Although more than half of the paid notices in that issue featured consumer goods and services, “subscribers” placed advertisements with various purposes and goals in mind. Each expected some sort of results or return on their investment. In his own notice concerning “Advertisements which are omitted,” Draper primarily addressed advertisers rather than readers, though his announcement may have also incited anticipation about what else might appear in the pages of the next issue among some readers. The printer offered a consolation to advertisers, promising “a very good Place in our next.” That promise suggested that the printer put more consideration into the order of advertisements than their haphazard arrangement on the page otherwise indicated. That he could not include all of them in the issue also testified to the popularity of his publication, implying that prospective advertisers should follow the lead established by their peers and place their notices in the Massachusetts Gazette.

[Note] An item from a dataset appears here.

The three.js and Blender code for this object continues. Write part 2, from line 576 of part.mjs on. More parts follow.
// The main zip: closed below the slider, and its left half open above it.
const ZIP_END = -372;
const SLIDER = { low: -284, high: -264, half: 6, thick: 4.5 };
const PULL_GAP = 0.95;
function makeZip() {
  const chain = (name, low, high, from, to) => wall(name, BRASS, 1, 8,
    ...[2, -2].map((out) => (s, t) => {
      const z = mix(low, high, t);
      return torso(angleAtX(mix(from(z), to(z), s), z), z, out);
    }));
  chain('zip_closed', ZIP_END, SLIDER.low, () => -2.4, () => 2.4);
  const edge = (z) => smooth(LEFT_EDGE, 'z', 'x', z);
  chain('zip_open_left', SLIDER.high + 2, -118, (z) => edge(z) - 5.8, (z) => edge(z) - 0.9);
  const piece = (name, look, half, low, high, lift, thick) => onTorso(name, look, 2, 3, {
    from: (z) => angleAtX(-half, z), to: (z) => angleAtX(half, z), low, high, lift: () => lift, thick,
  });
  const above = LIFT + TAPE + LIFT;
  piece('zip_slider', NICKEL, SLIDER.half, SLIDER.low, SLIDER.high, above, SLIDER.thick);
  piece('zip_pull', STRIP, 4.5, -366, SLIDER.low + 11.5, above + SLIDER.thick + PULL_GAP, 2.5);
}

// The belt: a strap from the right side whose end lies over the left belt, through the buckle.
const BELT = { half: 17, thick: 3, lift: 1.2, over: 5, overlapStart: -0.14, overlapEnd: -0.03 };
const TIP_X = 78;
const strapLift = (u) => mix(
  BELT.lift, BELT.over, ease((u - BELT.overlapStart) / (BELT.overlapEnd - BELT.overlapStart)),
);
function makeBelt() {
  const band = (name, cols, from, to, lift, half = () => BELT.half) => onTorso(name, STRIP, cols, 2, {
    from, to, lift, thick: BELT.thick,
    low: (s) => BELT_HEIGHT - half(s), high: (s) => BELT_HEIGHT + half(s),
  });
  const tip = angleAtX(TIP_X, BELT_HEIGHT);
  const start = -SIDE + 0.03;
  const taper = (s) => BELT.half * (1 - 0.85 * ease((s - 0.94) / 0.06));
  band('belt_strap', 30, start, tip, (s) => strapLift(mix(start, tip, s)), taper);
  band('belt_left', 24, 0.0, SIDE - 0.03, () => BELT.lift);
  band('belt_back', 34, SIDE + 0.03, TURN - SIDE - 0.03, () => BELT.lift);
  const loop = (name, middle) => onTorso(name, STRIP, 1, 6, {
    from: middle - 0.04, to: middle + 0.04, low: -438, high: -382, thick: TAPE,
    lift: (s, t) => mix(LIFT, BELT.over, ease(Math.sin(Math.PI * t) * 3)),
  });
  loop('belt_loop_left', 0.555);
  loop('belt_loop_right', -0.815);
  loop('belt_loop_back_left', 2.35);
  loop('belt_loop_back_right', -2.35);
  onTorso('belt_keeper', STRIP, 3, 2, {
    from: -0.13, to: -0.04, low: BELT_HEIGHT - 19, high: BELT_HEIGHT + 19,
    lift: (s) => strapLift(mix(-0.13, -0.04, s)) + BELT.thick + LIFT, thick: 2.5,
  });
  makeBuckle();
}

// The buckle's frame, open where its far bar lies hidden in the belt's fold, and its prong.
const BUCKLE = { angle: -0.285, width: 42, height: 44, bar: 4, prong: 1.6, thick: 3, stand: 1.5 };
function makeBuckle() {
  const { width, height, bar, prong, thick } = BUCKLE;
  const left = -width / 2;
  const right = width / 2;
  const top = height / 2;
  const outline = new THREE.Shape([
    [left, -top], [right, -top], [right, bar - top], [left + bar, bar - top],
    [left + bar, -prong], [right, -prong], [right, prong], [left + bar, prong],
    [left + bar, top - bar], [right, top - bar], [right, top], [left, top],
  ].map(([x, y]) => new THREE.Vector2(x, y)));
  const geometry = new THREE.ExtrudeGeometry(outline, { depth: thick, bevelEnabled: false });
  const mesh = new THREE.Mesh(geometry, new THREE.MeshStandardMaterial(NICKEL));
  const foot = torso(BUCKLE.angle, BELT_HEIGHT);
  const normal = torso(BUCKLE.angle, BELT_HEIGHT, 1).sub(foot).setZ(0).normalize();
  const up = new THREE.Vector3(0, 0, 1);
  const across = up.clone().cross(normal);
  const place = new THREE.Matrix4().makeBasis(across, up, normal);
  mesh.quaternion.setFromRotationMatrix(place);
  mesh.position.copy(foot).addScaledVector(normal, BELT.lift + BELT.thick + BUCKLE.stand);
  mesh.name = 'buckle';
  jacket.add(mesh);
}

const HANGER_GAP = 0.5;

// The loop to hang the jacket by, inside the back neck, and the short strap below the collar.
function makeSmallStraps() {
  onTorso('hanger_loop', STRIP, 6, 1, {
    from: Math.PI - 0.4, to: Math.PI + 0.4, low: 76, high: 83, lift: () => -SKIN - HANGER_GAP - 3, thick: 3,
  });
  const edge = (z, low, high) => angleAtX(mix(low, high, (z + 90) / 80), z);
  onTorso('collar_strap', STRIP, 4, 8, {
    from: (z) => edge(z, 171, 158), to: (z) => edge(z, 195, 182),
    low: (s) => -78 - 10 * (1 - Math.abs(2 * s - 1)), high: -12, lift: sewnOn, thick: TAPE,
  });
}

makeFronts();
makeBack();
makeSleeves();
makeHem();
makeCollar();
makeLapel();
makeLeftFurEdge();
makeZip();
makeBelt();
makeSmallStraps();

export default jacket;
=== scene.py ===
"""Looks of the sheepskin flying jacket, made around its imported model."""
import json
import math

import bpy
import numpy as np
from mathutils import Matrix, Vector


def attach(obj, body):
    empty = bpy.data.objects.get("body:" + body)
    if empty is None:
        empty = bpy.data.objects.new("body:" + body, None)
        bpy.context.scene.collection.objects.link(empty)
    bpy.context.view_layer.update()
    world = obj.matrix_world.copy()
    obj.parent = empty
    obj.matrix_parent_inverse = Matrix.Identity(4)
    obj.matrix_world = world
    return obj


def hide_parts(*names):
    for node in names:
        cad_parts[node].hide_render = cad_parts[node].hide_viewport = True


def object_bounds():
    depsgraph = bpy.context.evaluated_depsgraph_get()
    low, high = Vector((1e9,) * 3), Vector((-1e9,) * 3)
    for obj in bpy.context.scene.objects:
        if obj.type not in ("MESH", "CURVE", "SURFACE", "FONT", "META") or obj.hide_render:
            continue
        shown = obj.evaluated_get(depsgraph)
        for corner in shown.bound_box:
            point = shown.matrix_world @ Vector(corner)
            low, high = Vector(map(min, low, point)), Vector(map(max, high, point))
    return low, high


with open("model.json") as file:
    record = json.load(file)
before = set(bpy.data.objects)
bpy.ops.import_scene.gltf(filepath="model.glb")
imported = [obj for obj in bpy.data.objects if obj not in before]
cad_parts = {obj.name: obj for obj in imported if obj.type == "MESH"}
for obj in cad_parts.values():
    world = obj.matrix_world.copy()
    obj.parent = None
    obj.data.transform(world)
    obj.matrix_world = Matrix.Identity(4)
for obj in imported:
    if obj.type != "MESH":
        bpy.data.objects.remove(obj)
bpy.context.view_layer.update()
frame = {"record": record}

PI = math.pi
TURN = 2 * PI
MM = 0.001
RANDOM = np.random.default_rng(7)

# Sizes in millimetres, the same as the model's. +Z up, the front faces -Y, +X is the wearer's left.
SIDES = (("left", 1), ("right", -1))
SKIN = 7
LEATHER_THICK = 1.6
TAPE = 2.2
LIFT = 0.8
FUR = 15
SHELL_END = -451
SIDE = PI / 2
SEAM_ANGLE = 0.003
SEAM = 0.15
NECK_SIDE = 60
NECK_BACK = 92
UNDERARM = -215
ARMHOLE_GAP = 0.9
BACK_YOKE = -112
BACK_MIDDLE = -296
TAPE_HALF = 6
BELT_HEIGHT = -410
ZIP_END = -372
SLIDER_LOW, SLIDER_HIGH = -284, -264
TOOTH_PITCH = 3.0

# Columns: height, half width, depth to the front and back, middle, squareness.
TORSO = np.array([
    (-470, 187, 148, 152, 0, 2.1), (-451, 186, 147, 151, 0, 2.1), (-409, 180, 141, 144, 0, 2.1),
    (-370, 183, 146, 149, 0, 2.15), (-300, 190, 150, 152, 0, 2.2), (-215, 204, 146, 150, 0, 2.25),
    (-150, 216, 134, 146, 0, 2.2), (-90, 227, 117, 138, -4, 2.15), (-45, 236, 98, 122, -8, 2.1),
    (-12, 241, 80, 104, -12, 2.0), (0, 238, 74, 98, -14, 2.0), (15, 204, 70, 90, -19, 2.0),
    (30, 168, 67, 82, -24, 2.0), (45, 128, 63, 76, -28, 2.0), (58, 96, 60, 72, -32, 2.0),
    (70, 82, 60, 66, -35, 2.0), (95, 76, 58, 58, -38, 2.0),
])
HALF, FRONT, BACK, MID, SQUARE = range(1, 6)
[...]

After all, demand for space in that newspaper was so high, presumably because advertisers believed the publication placed their advertisements before as many eyes as possible, that Draper could not include all of them. Though he did not state it so bluntly, the printer transformed his inability to disseminate all the advertisements submitted for the April 28 edition into a rationale for others to advertise in his newspaper when choosing among the several published in Boston at the time.